Exponential Sensitivity and its Cost in Quantum Physics
Andr\'as Gily\'en, Tam\'as Kiss, Igor Jex

TL;DR
This paper demonstrates that state selective quantum protocols exhibit exponential sensitivity to initial states, leading to chaotic behavior and a quantum Schrödinger microscope, with fundamental limits on the number of copies needed.
Contribution
It shows that exponential sensitivity is generic in state selective protocols and establishes a bound on the ensemble size reduction in quantum chaos.
Findings
Chaotic behavior is common in state selective protocols.
Any complex rational polynomial map can be realized in quantum systems.

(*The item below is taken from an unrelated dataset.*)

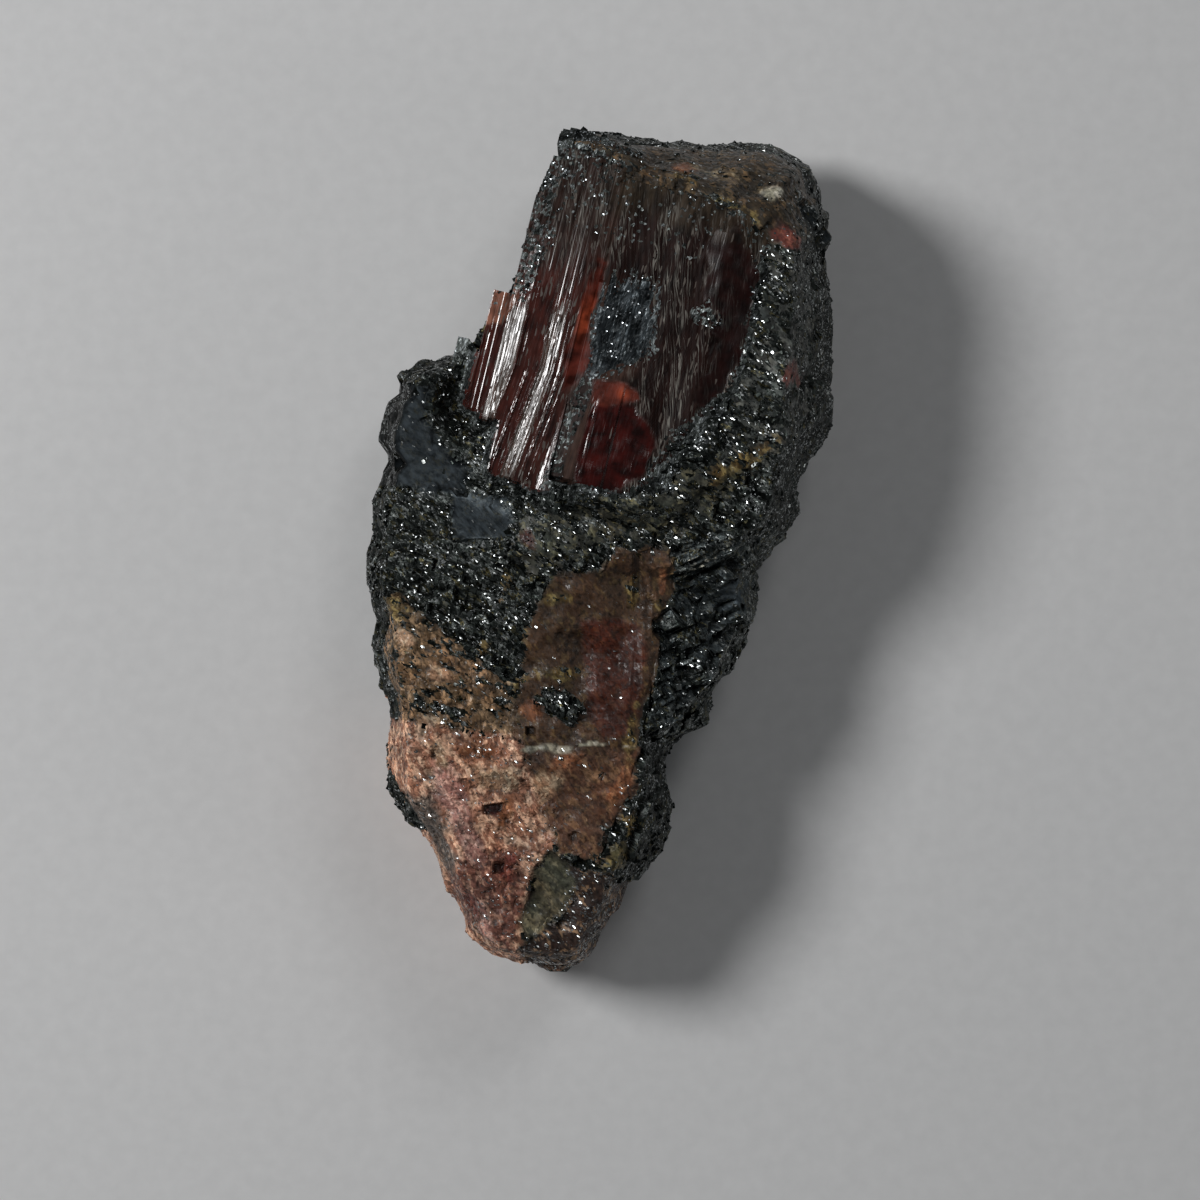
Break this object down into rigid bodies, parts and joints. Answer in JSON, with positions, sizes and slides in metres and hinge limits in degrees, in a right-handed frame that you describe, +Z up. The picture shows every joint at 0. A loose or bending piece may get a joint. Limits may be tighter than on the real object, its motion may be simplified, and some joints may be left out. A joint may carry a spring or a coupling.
{
  "type": "rhodonite specimen",
  "caption": "Rhodonite crystal specimen: a striated deep red crystal set in a broken block of dark galena that grades into a pink and brown granular foot, resting on its back.",
  "frame": {"origin": "middle of the specimen's bounding box, on the surface that it rests on", "axes": "+Y along its length from the narrow foot to the crystal end, +X across it, +Z up out of the front face"},
  "size_m": [0.0558, 0.1006, 0.031],
  "materials": {
    "galena": "dark silvery broken galena, with pink, brown and olive granular stone at the foot",
    "rhodonite": "glassy deep red crystal with striated faces, frosted in part"
  },
  "bodies": {
    "root": {"galena_matrix": "galena", "rhodonite_crystal": "rhodonite"}
  },
  "joints": []
}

Exponential sensitivity requires exponential reduction in initial ensemble size.
Abstract
State selective protocols, like entanglement purification, lead to an essentially non-linear quantum evolution, unusual in naturally occurring quantum processes. Sensitivity to initial states in quantum systems, stemming from such non-linear dynamics, is a promising perspective for applications. Here we demonstrate that chaotic behaviour is a rather generic feature in state selective protocols: exponential sensitivity can exist for all initial states in an experimentally realisable optical scheme. Moreover, any complex rational polynomial map, including the example of the Mandelbrot set, can be directly realised. In state selective protocols, one needs an ensemble of initial states, the size of which decreases with each iteration. We prove that exponential sensitivity to initial states in any quantum system have to be related to downsizing the initial ensemble also exponentially. Our…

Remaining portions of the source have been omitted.